1. Separate Stabilization from House Loads

We designed a dual-bus 24V architecture:

Bus A (Stabilization): SK16 gyro + Humphree 600 only. Dedicated 400Ah sodium-ion bank with load-smoothing module.
Bus B (House): All other loads. Existing 300Ah AGM (sufficient for non-stabilization loads).
Smart Isolator: Allows charging from either alternator to both buses, but prevents house loads from sagging stabilization voltage.

2. Load-Smoothing Module

A SaltyMarine supercapacitor module was installed on Bus A:

Absorbs 96A fin-deploy peak in 1.5 seconds
Releases as 28A over 5 seconds
Battery sees smooth load, not violent transient
Voltage sag at battery terminals: <1%

3. Alternator Upgrade

The existing 120A alternator couldn't keep up. We replaced with a 220A high-output unit with external regulator and temperature-compensated charging profiles.

Architecture summary: Dual-bus design with 400Ah sodium-ion on stabilization rail, load-smoothing for interceptor peaks, and 220A alternator for recovery. Total cost: $12,400. Avoided cost: $14,000 Humphree 800 upgrade + $8,000 SK16 reinstallation.

Results — Before & After

Metric	Before	After	Change
Fin deploy time (single blade)	3.8–4.2s	1.4–1.6s	-62%
Voltage sag during deploy	2.8V (11%)	0.2V (<1%)	-93%
Control system hunting events	20–30 per trip	0	-100%
Roll reduction (measured)	18% (inconsistent)	52% (consistent)	+189%
Owner satisfaction (1–10)	2	9	+350%
Peak voltage under combined load	19.6V	24.8V	+27%
Gyro uptime (8-hr trip)	73%	100%	+37%

            The breakthrough moment: During the post-installation sea trial, we triggered a full fin deployment during gyro spin-up — the exact condition that caused failures before. Voltage held at 24.8V. Deploy time: 1.5 seconds. Zero hunting. The owner said, "That's the first time I've felt the boat actually respond correctly."
        

Financial Summary

What the owner was quoted: $22,000 (Humphree 800 upgrade + SK16 rewire)

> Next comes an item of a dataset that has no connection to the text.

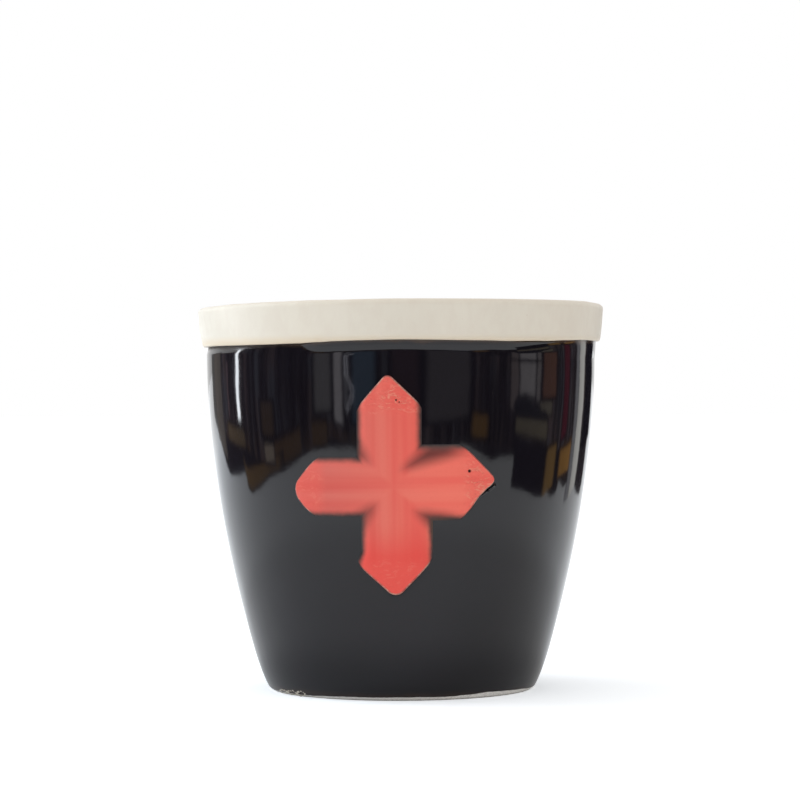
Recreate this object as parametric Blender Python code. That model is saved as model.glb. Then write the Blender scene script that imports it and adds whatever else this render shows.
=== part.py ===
"""A small stoneware condiment jar, built up in the layers a potter gives it: the fired clay pot with its
collared rim and turned foot, the cream glaze that lines it and folds over the rim, the black glaze outside,
and the pressed clay plaque in front under its coat of red enamel.

Metres, +Z up. The jar stands on z = 0 about the Z axis, with the plaque towards -Y."""

import math

import bmesh
import bpy

# The jar as a whole
JAR_HEIGHT = 0.0900
RIM_DIAMETER = 0.0950

# The collar round the rim, and the hollow under it
COLLAR_HEIGHT = 0.0090
COLLAR_TAPER = 0.0006
COLLAR_STEP = 0.0014
HOLLOW_HEIGHT = 0.0040
LIP_OUTER_ROUND = 0.0012
LIP_INNER_ROUND = 0.0022

# The wall: it falls in a swelling curve from the shoulder to the heel
SWELL_FOOT_DIAMETER = 0.0636
SWELL_POWER = 1.78
HEEL_HEIGHT = 0.0100
HEEL_TUCK = 0.0012
WALL_AT_RIM = 0.0042
WALL_AT_FOOT = 0.0070

# The floor and the turned foot
FLOOR_THICKNESS = 0.0064
INSIDE_CORNER = 0.0090
FOOT_RING_WIDTH = 0.0045
FOOT_RECESS = 0.0016
RECESS_CORNER = 0.0010
BARE_FOOT_HEIGHT = 0.0012

# The glazes, and the clearance that each layer keeps to the next
LINER_COAT = 0.0005
OUTER_COAT = 0.0006
COAT_GAP = 0.0003

# The plaque, a square tile on its corner: sizes across the sharp corners
PLAQUE_WIDTH = 0.0493
PLAQUE_HEIGHT = 0.0515
PLAQUE_CORNER = 0.0030
PLAQUE_DROP = 0.0066
PLAQUE_STAND = 0.0005
PLAQUE_EDGE_ROUND = 0.0004
PLAQUE_BEARING = math.radians(-92.05)
PLAQUE_ROLL = math.radians(2.3)
ENAMEL_COAT = 0.0004
ENAMEL_MARGIN = 0.0004
ENAMEL_EDGE_ROUND = 0.0002

# Cutting tools run this far past what they cut
CUT_OVERRUN = 0.0010

# Corners sharper than this show as an edge, and points closer than this are one
SHARP_ANGLE = math.radians(35)
MERGE_DISTANCE = 0.00001

# How finely curves are divided
TURN_STEPS = 48
WALL_STEPS = 7
ROUND_STEPS = 4
EDGE_STEPS = 2
SIDE_STEPS = 7
FACE_RING_SHARES = (0.82, 0.55, 0.28)

# Heights and radii that follow from the sizes above
RIM_RADIUS = RIM_DIAMETER / 2
COLLAR_FOOT = JAR_HEIGHT - COLLAR_HEIGHT
COLLAR_FOOT_RADIUS = RIM_RADIUS - COLLAR_TAPER
SHOULDER = COLLAR_FOOT - HOLLOW_HEIGHT
SHOULDER_RADIUS = COLLAR_FOOT_RADIUS - COLLAR_STEP
FLOOR = FOOT_RECESS + FLOOR_THICKNESS
BARE_FOOT_TOP = BARE_FOOT_HEIGHT - COAT_GAP
BODY_DEPTH_OUTSIDE = OUTER_COAT + COAT_GAP
BODY_DEPTH_INSIDE = LINER_COAT + COAT_GAP
PLAQUE_CENTRE = COLLAR_FOOT - PLAQUE_DROP - PLAQUE_HEIGHT / 2
ENAMEL_SEAT = PLAQUE_STAND + COAT_GAP


def clear_scene():
    for old in list(bpy.data.objects):
        bpy.data.objects.remove(old)


def finish(name, colour, roughness, metallic=0.0):
    """A plain surface finish for one material of the jar."""
    material = bpy.data.materials.new(name)
    material.use_nodes = True
    shader = material.node_tree.nodes["Principled BSDF"]
    shader.inputs["Base Color"].default_value = (*colour, 1.0)
    shader.inputs["Roughness"].default_value = roughness
    shader.inputs["Metallic"].default_value = metallic
    material.diffuse_color = (*colour, 1.0)
    return material


# The outline of the jar, as radii by height. A depth is measured into the wall from the jar's own surface.

def drawn_in(share):
    """How far a quarter round has drawn in at a share of its height: 0 at its tangent, 1 at its far end."""
    share = min(max(share, 0.0), 1.0)
    return 1.0 - math.sqrt(1.0 - share * share)


def swell_radius(z):
    """Outside of the wall at height z, without the heel's tuck and the hollow under the collar."""
    fallen = max(SHOULDER - z, 0.0) / SHOULDER
    return SHOULDER_RADIUS - (SHOULDER_RADIUS - SWELL_FOOT_DIAMETER / 2) * fallen ** SWELL_POWER


def outside_radius(z, depth=0.0):
    """Outside of the wall, from the ground to the underside of the collar."""
    tuck = HEEL_TUCK * drawn_in(1.0 - z / HEEL_HEIGHT)
    flare = COLLAR_STEP * drawn_in((z - SHOULDER) / (HOLLOW_HEIGHT + depth))
    return swell_radius(z) - depth - tuck + flare


def inside_radius(z, depth=0.0):
    """Inside of the wall, from the floor's rounded corner to the mouth."""
    thickness = WALL_AT_FOOT + (WALL_AT_RIM - WALL_AT_FOOT) * z / JAR_HEIGHT
    corner = INSIDE_CORNER + depth
    return swell_radius(z) - thickness + depth - corner * drawn_in(1.0 - (z - FLOOR + depth) / corner)


def evenly(low, high, steps):
    return [low + (high - low) * step / steps for step in range(steps + 1)]


def quarter_shares(steps=ROUND_STEPS):
    """Shares from 0 to 1 that divide a quarter round into equal angles."""
    return [math.sin(angle) for angle in evenly(0.0, math.pi / 2, steps)]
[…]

What actually fixed it: $12,400 (dual-bus power architecture)

Owner's savings: $9,600

Additional benefit: Both systems now work together instead of fighting each other. The dual-bus design is a permanent fix, not a band-aid.

ROI on assessment: $5,500 comprehensive assessment → $9,600 savings = 175% return on assessment fee alone

Key Lessons

1. Dual-System Vessels Need Dual-Bus Power

Adding a gyro to a vessel that already has interceptors — or vice versa — without reengineering the power system is like adding a second air conditioner to a house without upgrading the electrical panel. The breaker will trip.

2. Interceptor "Lag" Is Almost Always Voltage Sag

When an owner says "my fins are slow," check voltage at the actuator terminals under peak load. If it's below 23.0V, the actuator is starved. The mechanical system is fine — it's being electrically choked.

3. Load-Smoothing Is the Secret Weapon

The supercapacitor module cost $680. It eliminated a $22,000 hardware upgrade recommendation. The module absorbs the 2-second deployment peak so the battery never sees it. This is standard on every dual-system vessel we engineer.

4. Shared Power = Shared Failure

When gyro and interceptors share a single battery bank, they compete for current. During gyro spin-up, the interceptor can't deploy properly. During interceptor cycling, the gyro sees voltage sag. Separating them solves both problems simultaneously.

5. Voltage Logging Reveals What Owners Can't See

The helm gauge showed 24.6V "all day." Our logger showed 19.6V during peaks — a 5V difference that explains every failure. Most vessels have voltage problems that are invisible until you log them.

6. Sodium-Ion Handles Interceptor Peaks Better Than AGM

AGM's high internal resistance creates violent voltage sag under 96A peaks. Sodium-ion's low resistance + the load-smoothing module = <1% sag. The difference between "fins that work" and "fins that hunt."